Garlic can be eaten raw in order to reduce nasal congestion as well as to help to relieve the other symptoms of a cold. The medicinal properties of garlic are the result of the sulphur compounds it contains, including those that are responsible for the pungent odour released when a bulb is crushed. There is some dispute as to whether garlic offers the same health benefits when eaten cooked as when taken raw, as many of the volatile components are lost through cooking.
In several studies scientists have shown that the compounds in garlic are good for the heart: they lower Blood Pressure, suppress Cholesterol production in the liver, reduce harmful cholesterol and raise levels of the beneficial high-density lipoproteins in the blood. In Germany, garlic is processed into a drug for lowering blood cholesterol levels. The recommended daily dose of fresh garlic is about 4 grams, equivalent to one or two small cloves.
Garlic can also inhibit blood clotting and increase the rate at which blood clots are broken down, but large amounts - ten or more cloves per day - may have to be eaten before any effect is noticed. Dried garlic preparations also have a slight effect in reducing blood pressure and blood cholesterol.

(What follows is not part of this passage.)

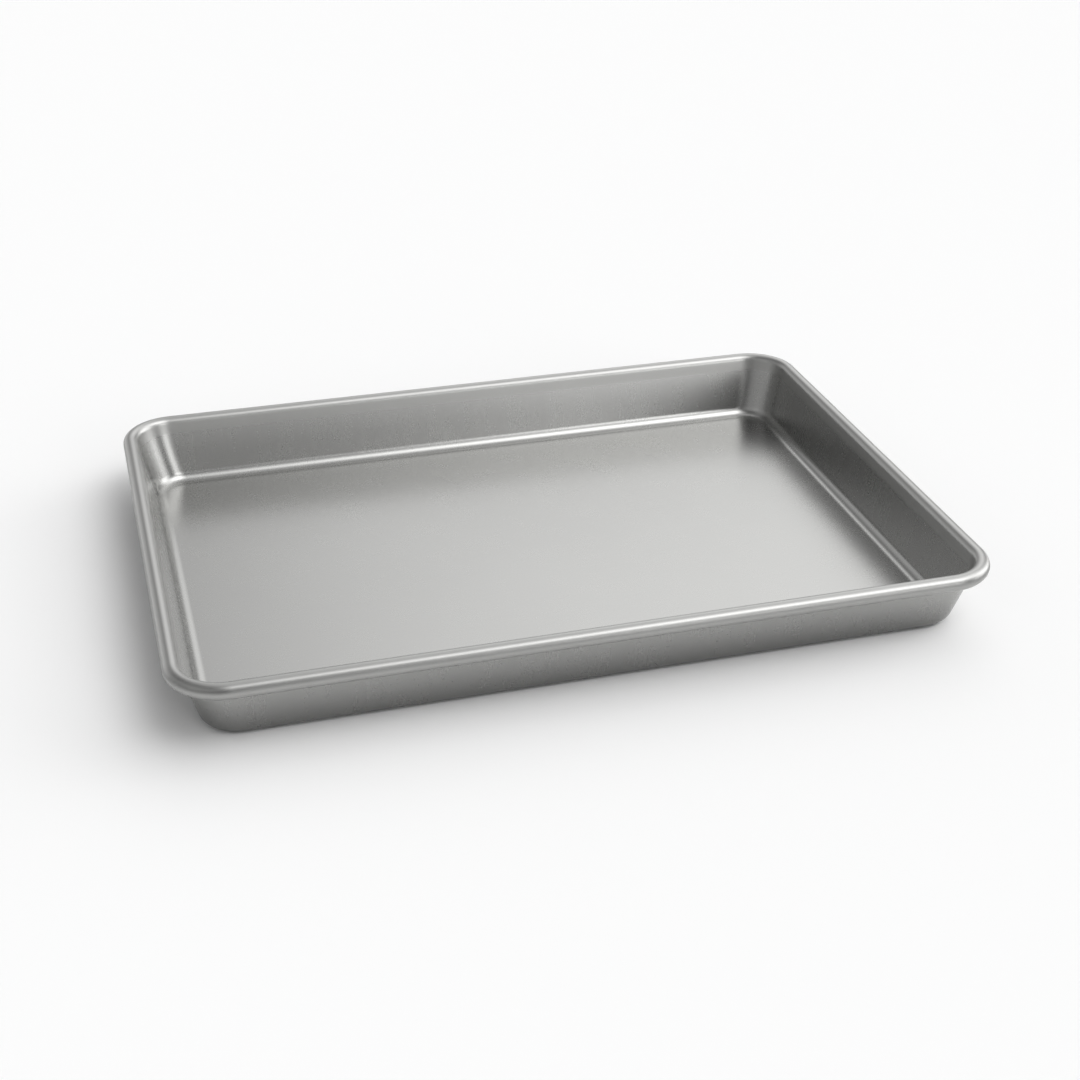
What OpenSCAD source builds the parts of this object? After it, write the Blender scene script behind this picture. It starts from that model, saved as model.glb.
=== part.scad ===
// Jelly roll pan: a shallow rectangular tray drawn from one sheet of steel,
// with its edge rolled outwards over a stiffening wire.
// The origin is at the centre of the base. X runs along the pan and Z is up.

/* [Outline] */
// Length over the rolled rim
pan_length = 330; // [240:1:450]
// Width over the rolled rim
pan_width = 241; // [170:1:350]
// Height from the underside of the floor to the top of the rim
pan_height = 29.6; // [18:0.1:50]
// Radius in plan of the flat floor's corners
floor_corner_radius = 5.5; // [3:0.5:40]

/* [Sheet] */
// Thickness of the steel sheet
sheet_thickness = 0.8; // [0.5:0.1:1.5]
// Lean of the walls away from upright, in degrees
wall_draft = 14.1; // [3:0.1:30]
// Inside radius where the walls turn into the floor
floor_fillet = 5; // [1.5:0.1:8]

/* [Rolled rim] */
// Diameter of the wire inside the rim
wire_diameter = 4.7; // [2.5:0.1:7]
// Clearance all round between the wire and the rolled sheet
wire_clearance = 0.1; // [0.05:0.05:0.3]
// Gap between the sheet's free edge and the outside of the wall
edge_gap = 0.4; // [0.1:0.1:1]
// Gap between the two cut ends of the wire, at the middle of the back
wire_joint_gap = 1; // [0.5:0.1:5]

/* [Hidden] */
$fn = 96;

// The bead is the sheet closed round the wire
curl_inner_radius = wire_diameter / 2 + wire_clearance;
bead_radius = curl_inner_radius + sheet_thickness;
bead_centre_height = pan_height - bead_radius;

// Angle round the bead that the sheet leaves open, between its free edge and the wall
open_angle = acos((curl_inner_radius - edge_gap) / bead_radius);

// The floor bend turns about a centre at the edge of the flat floor
bend_centre_height = sheet_thickness + floor_fillet;
// From that centre, outwards square to the wall and then up along it, to the bead's centre
bead_offset = floor_fillet + sheet_thickness + curl_inner_radius;
wall_length = (bead_centre_height - bend_centre_height + bead_offset * sin(wall_draft))
    / cos(wall_draft);

// Each corner turns about an upright axis, at the centre of the floor's corner arc
rim_corner_radius = floor_corner_radius
    + bead_offset * cos(wall_draft) + wall_length * sin(wall_draft) + bead_radius;
corner_x = pan_length / 2 - rim_corner_radius;
corner_y = pan_width / 2 - rim_corner_radius;

// The sheet bent into a full ring
module sheet_ring(inner_radius) {
    difference() {
        circle(r = inner_radius + sheet_thickness);
        circle(r = inner_radius);
    }
}

// Section frame at the centre of the floor bend, where x runs outwards and y up
module at_floor_bend() {
    translate([floor_corner_radius, bend_centre_height]) children();
}

// Section frame leant over with the wall, at the centre of the bead
module at_bead() {
    at_floor_bend() rotate(-wall_draft) translate([bead_offset, wall_length]) children();
}

// The quarter turn, less the wall's lean, that joins floor and wall
module floor_bend() {
    reach = 2 * (floor_fillet + sheet_thickness);
    at_floor_bend() difference() {
        sheet_ring(floor_fillet);
        translate([-reach, -reach]) square([reach, 2 * reach]);
        rotate(-wall_draft) translate([-reach, 0]) square([2 * reach, reach]);
    }
}

// The curl round the wire, from the top of the wall to its free edge
module curl() {
    reach = 2 * bead_radius;
    at_bead() difference() {
        sheet_ring(curl_inner_radius);
        polygon([[0, 0], [-reach, 0], [-reach, -reach],
            [-reach * cos(open_angle), -reach * sin(open_angle)]]);
    }
}

// The sheet in section, from a corner's axis out to the rolled edge
module sheet_section() {
    square([floor_corner_radius, sheet_thickness]);
    floor_bend();
    at_floor_bend() rotate(-wall_draft)
        translate([floor_fillet, 0]) square([sheet_thickness, wall_length]);
    curl();
}

// Carries a section round one corner and half of the two sides that meet there
module round_a_corner() {
    translate([corner_x, corner_y, 0]) {
        rotate_extrude(angle = 90) children();
        rotate([90, 0, 0]) linear_extrude(height = corner_y) children();
        translate([-corner_x, 0, 0])
            rotate([90, 0, 90]) linear_extrude(height = corner_x) children();
    }
}

// Repeats one quarter of the pan in all four
module four_quarters() {
    for (x_side = [0, 1], y_side = [0, 1])
        mirror([x_side, 0, 0]) mirror([0, y_side, 0]) children();
}

// One drawn sheet: floor, walls and the curl that closes over the wire
module pan_body() {
    color("silver") four_quarters() {
        cube([corner_x, corner_y, sheet_thickness]);
        round_a_corner() sheet_section();
    }
}

// The wire hoop inside the curl, cut where its two ends meet
module rim_wire() {
    cut_size = 2 * wire_diameter;
    color("dimgray") difference() {
        four_quarters() round_a_corner() at_bead() circle(d = wire_diameter);
        translate([
            -wire_joint_gap / 2,
            pan_width / 2 - bead_radius - cut_size / 2,
            bead_centre_height - cut_size / 2
        ]) cube([wire_joint_gap, cut_size, cut_size]);
    }
}

pan_body();
rim_wire();
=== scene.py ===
"""Jelly roll pan: the dressed model, its studio and its camera.

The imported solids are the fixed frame. The drawn sheet is modelled again here with rounded cut edges,
the slight unevenness of pressed steel and a satin finish, and the wire inside the rim is dressed.
Everything is in metres: X runs along the pan, Y across it and Z up, from the middle of its base.
"""

import logging
import math
from dataclasses import dataclass, field
from enum import Enum
from typing import Any

import bmesh
import bpy
from mathutils import Matrix, Vector, noise


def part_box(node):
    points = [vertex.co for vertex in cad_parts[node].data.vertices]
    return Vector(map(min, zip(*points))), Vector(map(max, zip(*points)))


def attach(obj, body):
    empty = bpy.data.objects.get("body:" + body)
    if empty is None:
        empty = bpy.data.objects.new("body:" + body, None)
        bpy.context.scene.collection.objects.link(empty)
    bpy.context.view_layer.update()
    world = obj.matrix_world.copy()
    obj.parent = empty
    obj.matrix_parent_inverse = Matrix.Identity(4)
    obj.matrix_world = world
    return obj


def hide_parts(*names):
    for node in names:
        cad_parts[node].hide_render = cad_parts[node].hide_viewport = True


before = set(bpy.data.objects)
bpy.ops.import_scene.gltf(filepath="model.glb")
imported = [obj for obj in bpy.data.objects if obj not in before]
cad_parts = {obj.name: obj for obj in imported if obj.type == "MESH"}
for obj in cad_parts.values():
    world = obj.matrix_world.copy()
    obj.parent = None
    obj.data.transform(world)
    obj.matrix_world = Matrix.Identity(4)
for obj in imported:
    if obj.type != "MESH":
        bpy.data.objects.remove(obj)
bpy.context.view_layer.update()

MM = 0.001
# Vertices that lie closer than this are one vertex
MERGE = 1e-6
# Noise keeps near its middle, so its swing is stretched by this
NOISE_GAIN = 3.0
LOG = logging.getLogger("jelly_roll_pan")


def even(size: float) -> tuple[float, float, float]:
    """The same size along all three coordinates."""
    return (size, size, size)


def add_piece(name: str, bm: bmesh.types.BMesh, material: bpy.types.Material) -> bpy.types.Object:
    """Turns a bmesh into an object of the scene.

    Args:
        name: Name of the object and its mesh.
        bm: The shape, which is freed.
        material: The piece's only material.

    Returns:
        The object, at the origin.
    """
    mesh = bpy.data.meshes.new(name)
    bm.to_mesh(mesh)
    bm.free()
    mesh.materials.append(material)
    piece = bpy.data.objects.new(name, mesh)
    bpy.context.scene.collection.objects.link(piece)
    return piece


class Sock:
    """A shader socket that turns Python arithmetic into Math nodes."""

    def __init__(self, graph: "Graph", socket: bpy.types.NodeSocket | None) -> None:
        """Wraps a socket.

        Args:
            graph: The graph that new nodes go into.
            socket: The output socket to read, or None behind a node that has no output.
        """
        self.graph = graph
        self.socket = socket

    def math(self, operation: str, *others: Any) -> "Sock":
        """Adds one Math node.

        Args:
            operation: The node's operation.
            others: The further operands, numbers or sockets.

        Returns:
            The node's result.
        """
        operands = dict(enumerate((self, *others)))
        return self.graph.node("ShaderNodeMath", {"operation": operation}, operands)

    def __add__(self, other: Any) -> "Sock":
        """Sum."""
        return self.math("ADD", other)

    def __radd__(self, other: Any) -> "Sock":
        """Sum with a number on the left."""
        return self.math("ADD", other)

    def __sub__(self, other: Any) -> "Sock":
        """Difference."""
        return self.math("SUBTRACT", other)

    def __rsub__(self, other: float) -> "Sock":
        """Difference from a number on the left."""
        return self.graph.node(
            "ShaderNodeMath", {"operation": "SUBTRACT"}, {0: other, 1: self}
        )

    def __mul__(self, other: Any) -> "Sock":
        """Product."""
        return self.math("MULTIPLY", other)

    def __rmul__(self, other: Any) -> "Sock":
        """Product with a number on the left."""
        return self.math("MULTIPLY", other)

    def band(self, low: float, high: float, start: float = 0.0, end: float = 1.0) -> "Sock":
        """A smooth step from start to end as the value goes from low to high.

        Args:
            low: Value at which the step begins.
            high: Value at which the step ends.
            start: Result at and below low.
            end: Result at and above high.

        Returns:
            The stepped value.
        """
        return self.graph.node(
            "ShaderNodeMapRange",
            {"interpolation_type": "SMOOTHSTEP"},
            {"Value": self, "From Min": low, "From Max": high, "To Min": start, "To Max": end},
        )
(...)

Animal studies have shown that the garlic compound allyl disulphide may also help to prevent the growth of malignant tumours. A 1991 population study conducted in Shandong, an area in China with one of the world’s highest rates of gastric cancer, suggests that eating garlic on a regular basis may provide some protection. However, there is no convincing evidence that people who eat a lot of garlic are generally less prone to cancer.
The principle drawback to eating garlic is that it makes the breath smell. And in a few people it can trigger allergies, it can also induce migraine in susceptible people and, when handled, it can irritate the skin causing contact dermatitis.